19. A person affected by both a void or voidable order has the right – ex debito justitiae – to have the order set aside (which means that the Court does not have discretion to refuse to set aside the order or to go into the merits of the case) (Lord Greene in Craig v Kanssen [1943]).
20. The procedure for setting aside a void order is by application to the Court which made the void order, although it can also be set aside by appeal although an appeal is not necessary (Lord Greene in Craig v Kanssen [1943]) or it can quashed or declared invalid by Judicial Review (where available) and where damages may also be claimed.

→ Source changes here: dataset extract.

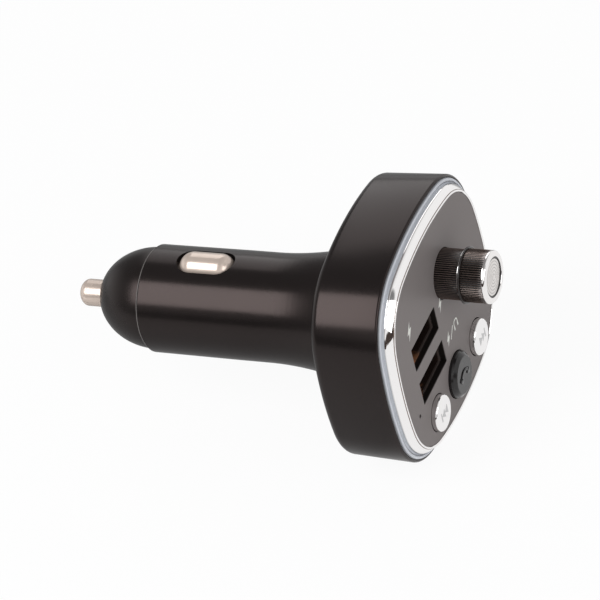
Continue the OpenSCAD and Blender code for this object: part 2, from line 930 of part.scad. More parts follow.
module board_header() {
    strip_w = 11.6;
    strip_h = 2.5;
    strip_t = 3;
    pin = 0.64;
    pin_len = 1.7;
    pitch = 2.2;
    seat = power_t / 2 - head_raise;
    color([0.05, 0.05, 0.05]) {
        block(strip_w, strip_h, board_back, board_back + strip_t, 0, seat + strip_h / 2);
        for (k = [-2:2])
            block(pin, pin, board_back + strip_t - join, board_back + strip_t + pin_len,
                  pitch * k, seat + pin / 2);
    }
}

module power_board() {
    color([0.1, 0.35, 0.2]) {
        translate([-power_w / 2, power_start, -power_t / 2])
            cube([power_w, power_tongue - power_start, power_t]);
        translate([-power_tongue_w / 2, power_tongue - join, -power_t / 2])
            cube([power_tongue_w, power_end - power_tongue + join, power_t]);
    }
}

module power_inductor() {
    flange = 4;
    core = 3.3;
    rim = 1;
    height = 5;
    color([0.25, 0.25, 0.26])
    translate([0, inductor_y, power_t / 2])
        rotate_extrude()
            polygon([[0, 0], [flange, 0], [flange, rim], [core, rim], [core, height - rim],
                [flange, height - rim], [flange, height], [0, height]]);
}

module power_capacitors() {
    can_r = 2.5;
    waist_r = 2.3;
    waist = 1.2;
    height = 6.2;
    color([0.3, 0.32, 0.36])
    for (turn = [0, 180])
        rotate([0, turn, 0])
            translate([0, capacitor_y, power_t / 2])
                rotate_extrude()
                    polygon([[0, 0], [can_r, 0], [can_r, waist - 3 * join], [waist_r, waist - join],
                        [waist_r, waist + join], [can_r, waist + 3 * join], [can_r, height], [0, height]]);
}

module power_chip() {
    chip_w = 4;
    chip_len = 5;
    chip_t = 1.5;
    color([0.08, 0.08, 0.09])
    translate([-chip_w / 2, inductor_y - chip_w, -power_t / 2 - chip_t]) cube([chip_w, chip_len, chip_t]);
}

// Small pan-head screw that points towards the face or the plug
module screw(shaft, head_r, head_t, reach) {
    slot_w = 0.3;
    slot_len = 1.2 * head_r;
    slot_depth = head_t / 2;
    cylinder(r = shaft, h = reach);
    translate([0, 0, -head_t])
        difference() {
            cylinder(r = head_r, h = head_t);
            for (turn = [0, 90])
                rotate(turn)
                    translate([-slot_len / 2, -slot_w / 2, -join])
                        cube([slot_len, slot_w, slot_depth + join]);
        }
}

module frame_screws() {
    color([0.6, 0.6, 0.6])
    at_posts()
        translate([0, at(board_back), head_raise])
            rotate([90, 0, 0]) screw(pilot_r, 1.6, 0.9, board_t + pilot_depth - past);
}

module barrel_screws() {
    color([0.6, 0.6, 0.6])
    at_ears()
        translate([0, at(cavity_back - flange_t), 0])
            rotate([-90, 0, 0]) screw(ear_screw_r - fit_gap, 1.5, 0.6, flange_t + ear_pilot - 2 * join);
}

head_shell();
plug_barrel();
nose_cap();
light_ring();
chrome_bezel();
face_panel();
front_frame();
usb_shell_upper();
usb_shell_lower();
usb_tongue_upper();
usb_tongue_lower();
usb_contacts_upper();
usb_contacts_lower();
main_board();
encoder_body();
display_module();
display_holder();
microphone();
ring_leds();
switch_body_left();
switch_body_centre();
switch_body_right();
wireless_chip();
crystal();
tuner_chip();
board_header();
power_board();
power_inductor();
power_capacitors();
power_chip();
tip_terminal();
frame_screws();
barrel_screws();
tip_spring();
tip_contact();
side_contact_top();
side_contact_bottom();
leaf_spring_top();
leaf_spring_bottom();
button_left();
button_centre();
button_right();
switch_stem_left();
switch_stem_centre();
switch_stem_right();
encoder_plunger();
encoder_shaft();
knob_sleeve();
knob_collar();
knob_cap();
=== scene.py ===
import json
import math

import bpy
from mathutils import Matrix, Quaternion, Vector


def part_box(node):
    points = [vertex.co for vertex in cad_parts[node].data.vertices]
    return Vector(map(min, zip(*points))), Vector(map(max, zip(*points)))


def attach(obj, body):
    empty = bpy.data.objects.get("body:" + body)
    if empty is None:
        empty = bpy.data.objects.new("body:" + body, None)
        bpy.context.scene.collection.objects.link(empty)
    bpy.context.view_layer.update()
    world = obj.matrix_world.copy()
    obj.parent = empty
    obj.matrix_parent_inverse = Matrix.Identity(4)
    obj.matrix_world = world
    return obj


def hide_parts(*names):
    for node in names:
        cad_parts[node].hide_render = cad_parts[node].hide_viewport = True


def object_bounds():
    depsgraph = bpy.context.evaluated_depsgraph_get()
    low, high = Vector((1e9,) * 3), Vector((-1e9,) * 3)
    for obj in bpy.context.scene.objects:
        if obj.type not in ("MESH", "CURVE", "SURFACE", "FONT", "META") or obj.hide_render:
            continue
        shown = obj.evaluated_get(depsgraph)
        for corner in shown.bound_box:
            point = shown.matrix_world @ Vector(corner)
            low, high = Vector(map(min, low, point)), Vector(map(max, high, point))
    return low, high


bl_info = {
    "name": "Car FM Transmitter",
    "version": (1, 0, 0),
    "blender": (4, 5, 0),
    "location": "View3D > Sidebar > Transmitter",
    "description": "Models and finishes the visible pieces of a car FM transmitter",
    "category": "Object",
}

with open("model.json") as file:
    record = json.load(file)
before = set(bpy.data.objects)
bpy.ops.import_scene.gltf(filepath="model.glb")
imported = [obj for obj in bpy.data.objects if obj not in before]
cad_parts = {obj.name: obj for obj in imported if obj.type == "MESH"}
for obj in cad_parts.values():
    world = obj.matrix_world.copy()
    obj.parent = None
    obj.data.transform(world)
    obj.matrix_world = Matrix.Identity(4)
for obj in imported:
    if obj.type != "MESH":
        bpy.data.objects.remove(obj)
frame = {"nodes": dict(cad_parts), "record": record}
NODES = frame["nodes"]
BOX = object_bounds()

MM = 0.001
SHARP = math.radians(32)
WELD_REACH = 2e-6
LOOP_SLACK = 1e-6


def middle(node):
    """Middle of a CAD node's box."""
    low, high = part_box(node)
    return (low + high) / 2


def half_width(node):
    """Half of a CAD node's width."""
    low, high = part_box(node)
    return (high.x - low.x) / 2


FACE_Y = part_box("face_panel")[0].y
FACE_Z = middle("face_panel").z
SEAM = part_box("plug_barrel")[1].y
NOSE_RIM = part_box("nose_cap")[1].x - 0.25 * MM
BARREL_HOLE_RADIUS = 0.01358
SOCKET_FRONT = FACE_Y + 1.25 * MM
NUMBER, COLOUR = "NodeSocketFloat", "NodeSocketColor"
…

21. In Wiseman v Wiseman [1953] 1 All ER 601 – Lord Denning confirmed that:
(i) The issue of natural justice does not arise in a void order because it is void whether it causes a failure of natural justice or not; (ii) a claimant or defendant should not be allowed to abuse the process of court by failing to comply with a statutory procedure and yet keep the benefit of it and for that reason also a void act is void even if it affects the rights of an innocent third party.
CONCLUSION
The application by the claimant should therefore be dismissed as totally without merit, disclosing no reasonable grounds and having no realistic chance of success, in addition to bringing issues before the court that have already been determined by another court; and, in any event, the entire proceedings are void. Therefore, the order for the hearing of the 20th of February 2012 should be set aside without a hearing and costs should also be awarded to the defendant.
THE OUTCOME
The judge made an order granting the defendant’s application to have the proceedings set aside, in the absence of any evidence supporting the allegations of contempt or the establishment of the court’s jurisdiction to act. There was a short 25 minute hearing, during which the judge agreed with many of the points made in the skeleton argument, but insisted that no costs would be awarded and refused to even discuss the constitutional issues that understandably sent his eyebrows due north. Nevertheless, this result must stand as prima facie evidence that the argument is an emphatically winnable one.